Tenente coronel Paccola defende que primeiro passo para quem quer uma arma deve ser a procura por informação e treinamento (Foto:Ednilson Aguiar/ O Livre)

Benê, por sua vez, sustenta que não existem estudos ou números que indiquem que a facilitação à posse de armas vá significar um aumento nos índices de criminalidade. Ele usa como argumento o fato de que o Brasil já teve uma “legislação absolutamente liberal” e que o volume de crimes, na época, não era superior ao de hoje.

“Isso foi vigente até 1997, quando o porte ilegal de armas não era sequer crime, era uma simples contravenção. Eram milhares, literalmente, milhares de pessoas que andavam armadas. Milhões possuíam armas e, nem por isso, a gente tinha índices maiores do que existem hoje. Pelo contrário, os índices eram bem mais baixos”.

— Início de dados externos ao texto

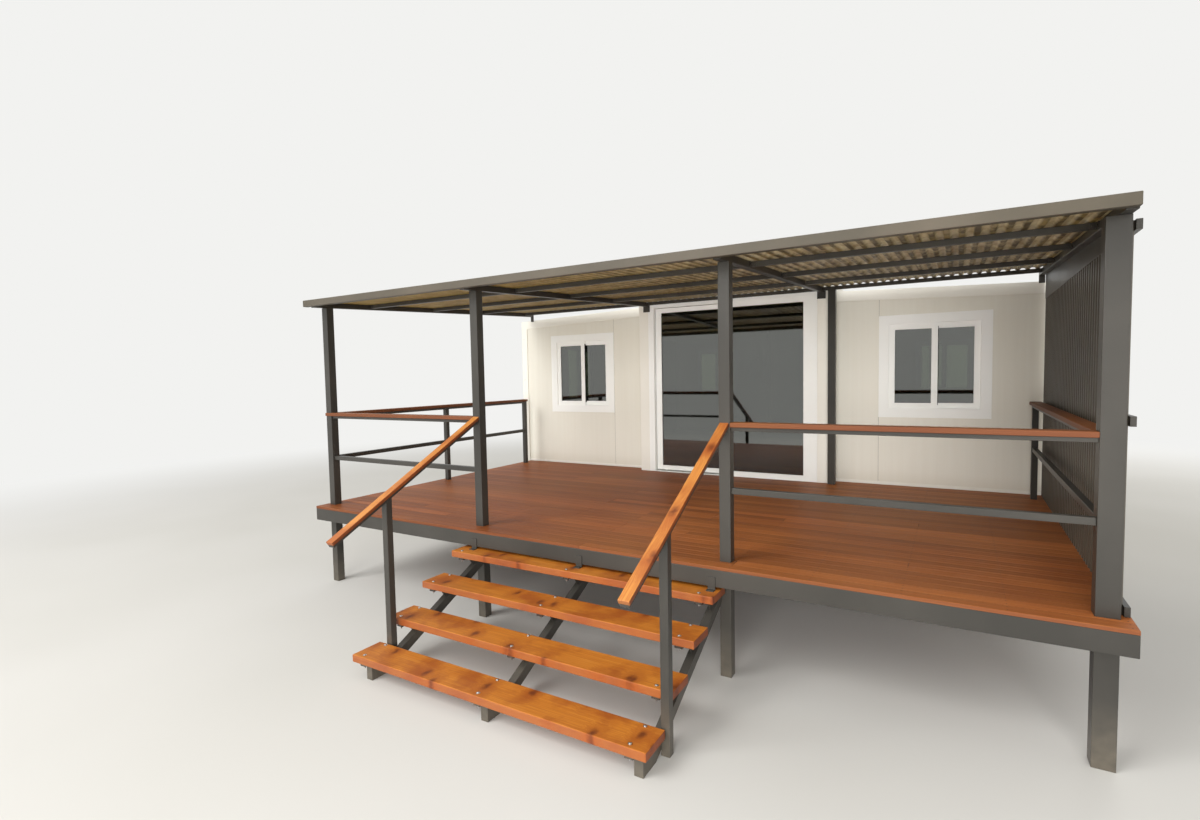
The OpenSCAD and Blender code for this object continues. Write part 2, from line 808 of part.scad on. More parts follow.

Ele afirma ainda que as pessoas têm buscado comprar uma arma de forma legal e que quem compra armas dessa forma, “via de regra, não comete crimes”. “Essa pessoa sabe muito bem que, com uma arma legal, ela vai ser identificada e punida mais facilmente”.

Papel do governo

Em um ponto, os três especialistas concordam: a busca pelo armamento por parte do cidadão comum tem como motivo a ausência de segurança, que deveria ser fornecida pelo Estado. Nesse contexto, Benê Barbosa pontua que é impossível prever como uma eventual liberação do comércio de armas impactaria nos índices de criminalidade.

“Aqueles que buscam garantir esse direito de defesa do cidadão não fazem isso como uma proposta de segurança pública. O cidadão se armando vai fazer com que a criminalidade diminua? Pode ser. Há estudos que mostram esse tipo de efeito. Mas não é essa a questão. A questão é: nós tivemos um estatuto do desarmamento enfiado goela a baixo, com a promessa de redução dos crimes violentos. Essa promessa não foi cumprida. Se retirou o direito de defesa do cidadão sem, em contrapartida, melhorar o sistema de segurança. Portanto, não é justo, não é plausível manter uma legislação que não cumpre aquilo que prometeu”, ele argumenta.

Para Parreiras, tornar mais fácil a compras de armas legalizadas, no mínimo, deve inibir o contrabando, que financia, em partes, as organizações criminosas. Ele defende, entretanto, que o governo não pode, simplesmente, transferir a responsabilidade sobre a segurança pública para o cidadão.

“Uma pessoa não vai desembolsar de R$ 5 mil a R$ 10 mil para comprar uma arma, se ela não estiver passando por uma dificuldade. Se ele não estivesse com medo, ele compraria outra coisa (…). Em comunidades rurais, por exemplo, as pessoas não aguentam mais registrar boletim de ocorrência. É só estatística e o motivo é o Estado estar ausente. Não consegue nem manter os funcionários, imagine a segurança. Agora, transferir para as pessoas essa responsabilidade?! No mínimo, o Estado deveria qualificar esse cidadão, então”.

Já Paccola avalia que um primeiro avanço é permitir ao cidadão “o direito de escolher ter uma arma ou não”. O tenente coronel faz a afirmação destacando que “hoje só uma pessoa pode escolher ter a arma: o bandido e ele não quer saber se é legal ou não. Ele escolhe o modelo e compra”.